Little museum on the prairie
By Joan Janzen
What does a nine-year-old Saskatchewan girl do on weekends throughout the spring and summer? Nine-year-old Reese McCallum will be spending her weekends giving tours of the little museum out on the prairie she and her mom Kyla opened during the first weekend in May. It’s a rock and gem museum which they have called “Ore Junction” located at Liebenthal, Sask.
Reese has been featured in previous articles for some of the “out-of-the-box” projects she has done. It’s those projects, as well our shared hometown of Liebenthal, that continues to capture my attention. Having grown up in the tiny hamlet, I would never have anticipated it would be the home of a rock museum, but Reese and her mom have proved otherwise.
PHOTOS BY JOAN JANZEN, click for larger images
“I started doing shows in Leader, but hauling rocks back and forth was a lot of work so we decided to open our own museum,” Reese explained. With a lot of help from her mom and dad, the family started transforming their quonset into a museum in October of last year.
“We turned the front of our quonset museum into a giant Geode,” Kyla said. “You can see it from a mile away!”
The art work is impressive and it took Kyla a week to complete the mural. “I painted it during the warm weather we had over the Easter weekend. It was the perfect temperature to set the paint,” she said.

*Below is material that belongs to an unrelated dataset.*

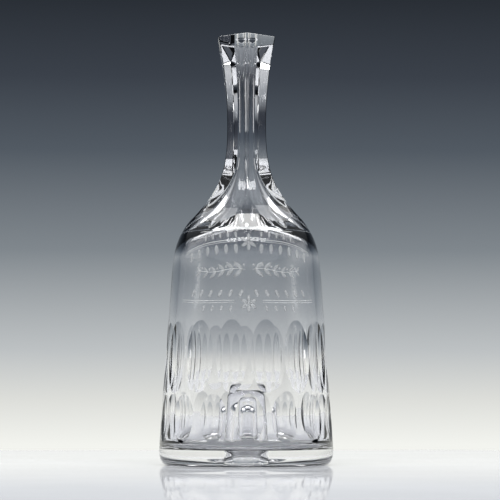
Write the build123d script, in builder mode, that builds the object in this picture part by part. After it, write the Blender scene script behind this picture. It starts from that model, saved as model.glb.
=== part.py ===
"""Bitters bottle: one piece of clear lead glass, blown with a kick-up base, then cut and polished.

The frame is +Z up with the origin at the centre of the foot, where the bottle stands. The neck's front
ridge and the engraved face of the body look along -Y. Lengths are millimetres.

The bottle is made in the order in which the real one is: the blown blank, six slices down the neck, the
polished ridges between them, two tiers of hollow-cut ovals round the body, then the inside and the
underside.
"""

import os

from build123d import *

# Blown blank, from the foot up
height = 210.0
heel_radius = 42.25
heel_height = 4.45
heel_inset = 1.2
heel_rise = 1.3
foot_inset = 3.95
wall_taper = 5.87
shoulder_height = 97.0
crown_rise = 17.0
stock_radius = 24.6

# Slices down the neck, hollow from rim to shoulder, and the ridges between them
slice_count = 6
rim_flat_radius = 14.0
waist_flat_radius = 9.5
waist_share = 0.53
runout_radius = 30.7
runout_rise = 1.2
runout_pull = 18.7
cove_shares = (0.427, 0.338)
ridge_share = 1.12
rim_bevel = 0.4

# Tiers of hollow-cut ovals, the upper one set half a step round
oval_count = 15
tier_height = 34.0
tier_gap = 0.2
upper_oval_width = 14.8
upper_oval_length = 34.3
lower_oval_width = 13.4
lower_oval_length = 22.7

# Mouth and bore
socket_radius = 2.75
socket_depth = 12.2
socket_lead = 0.5
bore_radius = 2.3

# Cavity of the body, by its wall's thickness where it is a wall
bell_radius = 17.5
bell_rise = 5.6
bell_share = 0.728
vault_wall = 5.1
vault_rise = 11.1
vault_fillet = 7.5
mid_wall = 3.17
mid_wall_height = 69.0
floor_wall = 5.4
floor_height = 7.5
floor_corner = 4.0

# Kick-up: the boss inside the body, and the hollow under it with its ground pontil
boss_top_radius = 8.9
boss_foot_radius = 10.9
boss_top_height = 34.8
boss_flare = 2.2
boss_bevel = 2.4
kick_wall = 3.4
kick_crown = 5.4
pontil_radius = 27.0
pontil_rise = 1.2

overrun = 5.0

# Places that follow from those sizes
front_angle = -90
oval_step = 360 / oval_count
crown_height = shoulder_height + crown_rise
runout_height = crown_height + runout_rise
waist_height = runout_height + waist_share * (height - runout_height)
cove_hold, cove_pull = (share * (waist_height - runout_height) for share in cove_shares)
bell_height = crown_height + bell_rise
bell_top = bell_height + bell_share * (waist_height - bell_height)
wall_low = Vector(heel_radius, heel_height)
wall_high = Vector(heel_radius - wall_taper, shoulder_height)
wall_slope = wall_taper / (shoulder_height - heel_height)


def neck_waste(share: float) -> Sketch:
    """Draw the region outside the slice's hollow line, with its radii times share."""
    waist = (share * waist_flat_radius, waist_height)
    with BuildSketch(Plane.XZ) as waste:
        with BuildLine():
            bevel = Line(
                (share * (rim_flat_radius - rim_bevel), height),
                (share * rim_flat_radius, height - rim_bevel),
            )
            Bezier(
                bevel @ 1,
                (share * waist_flat_radius, (waist_height + height) / 2),
                waist,
            )
            cove = Bezier(
                waist,
                (share * waist_flat_radius, waist_height - cove_hold),
                (share * (runout_radius - runout_pull), runout_height + cove_pull),
                (share * runout_radius, runout_height),
            )
            past = Line(cove @ 1, cove @ 1 + cove % 1 * heel_radius)
            lip = Line(bevel @ 0, bevel @ 0 - bevel % 0 * overrun)
            Polyline(lip @ 1, ((past @ 1).X, (lip @ 1).Y), past @ 1)
        make_face()
    return waste.sketch


def lap_ball(foot: float, length: float, width: float) -> Part:
    """Make the ball that hollows one tier, where it cuts the oval that faces +X from the height foot up.

    A ball cuts an oval out of a round wall, and the larger the ball, the longer that oval for its width,
    so the oval's length and width give the ball's radius.
    """
    lean = (wall_high - wall_low).normalized()
    middle = wall_low + lean * ((foot + length / 2 - heel_height) / lean.Y)
    radius = middle.X * ((length / width) ** 2 - 1)
    depth = length**2 / (8 * radius)
    centre = middle + Vector(lean.Y, -lean.X) * (radius - depth)
    with BuildPart(mode=Mode.PRIVATE) as ball:
        with Locations((centre.X, 0, centre.Y)):
            Sphere(radius)
    return ball.part


upper_ball = lap_ball(tier_height + tier_gap, upper_oval_length, upper_oval_width)
lower_foot = tier_height - tier_gap - lower_oval_length
lower_ball = lap_ball(lower_foot, lower_oval_length, lower_oval_width)
ridge_waste = neck_waste(ridge_share)

with BuildPart() as slice_wheel:
    extrude(neck_waste(1), amount=heel_radius, both=True)

with BuildPart() as bottle:
    # Blown blank, with its neck still a thick gather and its shoulder a ball centred on the axis
    with BuildSketch(Plane.XZ):
        with BuildLine():
            foot = Line((0, 0), (heel_radius - foot_inset, 0))
            Polyline(foot @ 1, (heel_radius - heel_inset, heel_rise), wall_low, wall_high)
            ball_middle = shoulder_height - wall_slope * wall_high.X
            ball_radius = wall_high.X * (1 + wall_slope**2) ** 0.5
            crown_radius = (ball_radius**2 - (crown_height - ball_middle) ** 2) ** 0.5
            crown = (crown_radius, crown_height)
            RadiusArc(wall_high, crown, -ball_radius)
            Polyline(crown, (stock_radius, waist_height), (stock_radius, height), (0, height))
            Line((0, height), foot @ 0)
        make_face()
    revolve(axis=Axis.Z)

    # Six slices with their rim's bevel, then the ridges left between them polished round
    with PolarLocations(0, slice_count):
        add(slice_wheel.part, mode=Mode.SUBTRACT)
    revolve(ridge_waste, axis=Axis.Z, mode=Mode.SUBTRACT)

    # Lower tier, with one of its ovals facing the front, and upper tier with one of its gaps there
    with PolarLocations(0, oval_count, start_angle=front_angle):
        add(lower_ball, mode=Mode.SUBTRACT)
    with PolarLocations(0, oval_count, start_angle=front_angle + oval_step / 2):
        add(upper_ball, mode=Mode.SUBTRACT)

    # Ground socket, bore and cavity
    with BuildSketch(Plane.XZ):
        with BuildLine():
            seat = height - socket_depth
            mouth = (socket_radius + socket_lead, height)
            lead = Polyline((0, height), mouth, (socket_radius, height - socket_lead))
            step = Polyline(lead @ 1, (socket_radius, seat), (bore_radius, seat - socket_lead))
            bore = Line(step @ 1, (bore_radius, bell_top))
            bell = TangentArc(bore @ 1, (bell_radius, bell_height), tangent=bore % 1)
            vault = (wall_high.X - vault_wall, shoulder_height + vault_rise)
            mid_radius = wall_high.X + wall_slope * (shoulder_height - mid_wall_height) - mid_wall
            side = FilletPolyline(bell @ 1, vault, (mid_radius, mid_wall_height), radius=vault_fillet)
            side_foot = (heel_radius - floor_wall, floor_height + floor_corner)
            floor_edge = (heel_radius - floor_wall - floor_corner, floor_height)
            flare_edge = (boss_foot_radius + boss_flare, floor_height)
            flare_top = (boss_foot_radius, floor_height + boss_flare)
            Polyline(side @ 1, side_foot, floor_edge, flare_edge, flare_top)
            boss_side = (boss_top_radius, boss_top_height - boss_bevel)
            boss_edge = (boss_top_radius - boss_bevel, boss_top_height)
            Polyline(flare_top, boss_side, boss_edge, (0, boss_top_height), lead @ 0)
        make_face()
    revolve(axis=Axis.Z, mode=Mode.SUBTRACT)

    # Hollow of the kick-up under its round crown, and the pontil ground round it
    with BuildSketch(Plane.XZ):
        with BuildLine():
            kick_radius = boss_top_radius - kick_wall
            kick_spring = boss_top_height - kick_crown - kick_radius
            kick_lip = (boss_foot_radius - kick_wall, pontil_rise)
            Polyline((0, 0), (pontil_radius, 0), kick_lip, (kick_radius, kick_spring))
            CenterArc((0, kick_spring), kick_radius, 0, 90)
            Line((0, kick_spring + kick_radius), (0, 0))
        make_face()
    revolve(axis=Axis.Z, mode=Mode.SUBTRACT)

bottle.part.label = "bottle"
os.makedirs("parts", exist_ok=True)
export_step(bottle.part, "parts/bottle.step")
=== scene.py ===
"""Bitters bottle of clear cut glass with a frosted engraving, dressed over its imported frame.

The real bottle is one piece of glass, so one closed mesh stands for the frame's single node, and each cut
in it is a formula. The engraving lies on the front as frosted marks a few hundredths of a millimetre high.

Lengths are metres and angles are radians unless a name says otherwise. Z is up, the origin is the middle of
the foot, and the engraved side looks along -Y.
"""

import logging
import math
from dataclasses import dataclass, field
from enum import Enum
from typing import Any, Callable, Iterable, Sequence

import bpy
import numpy as np
from mathutils import Euler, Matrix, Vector


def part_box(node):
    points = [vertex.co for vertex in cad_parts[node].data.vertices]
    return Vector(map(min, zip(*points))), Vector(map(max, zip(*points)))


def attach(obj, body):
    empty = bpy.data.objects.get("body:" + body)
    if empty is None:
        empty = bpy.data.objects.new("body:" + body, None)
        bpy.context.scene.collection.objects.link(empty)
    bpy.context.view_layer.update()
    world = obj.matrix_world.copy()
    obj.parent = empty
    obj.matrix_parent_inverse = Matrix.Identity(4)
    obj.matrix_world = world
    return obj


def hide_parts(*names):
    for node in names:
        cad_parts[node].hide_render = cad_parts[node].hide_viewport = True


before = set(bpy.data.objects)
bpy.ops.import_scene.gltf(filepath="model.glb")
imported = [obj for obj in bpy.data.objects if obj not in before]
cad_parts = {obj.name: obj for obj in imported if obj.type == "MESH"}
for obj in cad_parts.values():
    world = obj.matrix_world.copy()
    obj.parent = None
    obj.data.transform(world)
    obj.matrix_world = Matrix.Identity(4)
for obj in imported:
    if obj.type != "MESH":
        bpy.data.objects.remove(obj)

log = logging.getLogger("bottle")

MM = 0.001
FRONT = -math.pi / 2
Pair = tuple[float, float]


# Curves and grids


def bezier(points: Sequence[Pair], count: int) -> np.ndarray:
    """Sample a Bezier curve, whose points weigh binomial(n, k) * t**k * (1 - t)**(n - k), t from 0 to 1.

    Args:
        points: Control points, as radius and height.
        count: Number of samples.

    Returns:
        Rows of radius and height.
    """
    t = np.linspace(0, 1, count)[:, None]
    degree = len(points) - 1
    weights = [math.comb(degree, k) * t**k * (1 - t) ** (degree - k) for k in range(degree + 1)]
    return sum(weight * np.array(point) for weight, point in zip(weights, points))


def rounded_path(corners: Sequence[tuple[float, float, float]], steps: int) -> np.ndarray:
    """Run a profile through corners, rounded by arcs that start r * tan(a / 2) before a turn of a.

    Args:
        corners: Radius, height and fillet radius of each corner, 0 for a sharp one.
        steps: Points on each arc.

    Returns:
        Rows of radius and height.
    """
    place = np.array([corner[:2] for corner in corners], float)
    rows = [place[:1]]
    for before, here, after, (_, _, fillet) in zip(place, place[1:], place[2:], corners[1:]):
        if not fillet:
            rows.append(here[None])
            continue
        into, out = here - before, after - here
        into, out = into / np.linalg.norm(into), out / np.linalg.norm(out)
        turn = math.acos(float(np.clip(into @ out, -1, 1)))
        side = math.copysign(1.0, into[0] * out[1] - into[1] * out[0])
        normal = side * np.array([-into[1], into[0]])
        start = here - into * fillet * math.tan(turn / 2)
        angle = np.linspace(0, turn, steps)[:, None]
        rows.append(start + fillet * (np.sin(angle) * into + (1 - np.cos(angle)) * normal))
    rows.append(place[-1:])
    return np.vstack(rows)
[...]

At the admission booth, visitors are invited to give a donation for entry into the museum, where Reese conducts tours. There you will see her crafts and further along there is a map of the Palliser Expedition hanging on the wall. “I am showcasing this because of the metals and fossils that were found on that expedition and we go close to where the expedition took place,” she said.
There are also displays of gem stones, metals, minerals, rocks, fossils, petrified wood, limestone and all sorts of glow in the dark minerals. Pictures adorn the walls and displays feature the evolution of clay, information about coal, natural gas, oil refining, and other resources.
There’s an education section where people can watch videos and browse through a book from the museum’s library. Reese also has a facebook page and a website where people can learn and see a whole lot more.
Reese invited visitors from Sceptre, Maple Creek, Medicine Hat, Kindersley, Regina and Leader to the grand opening of her museum at Liebenthal.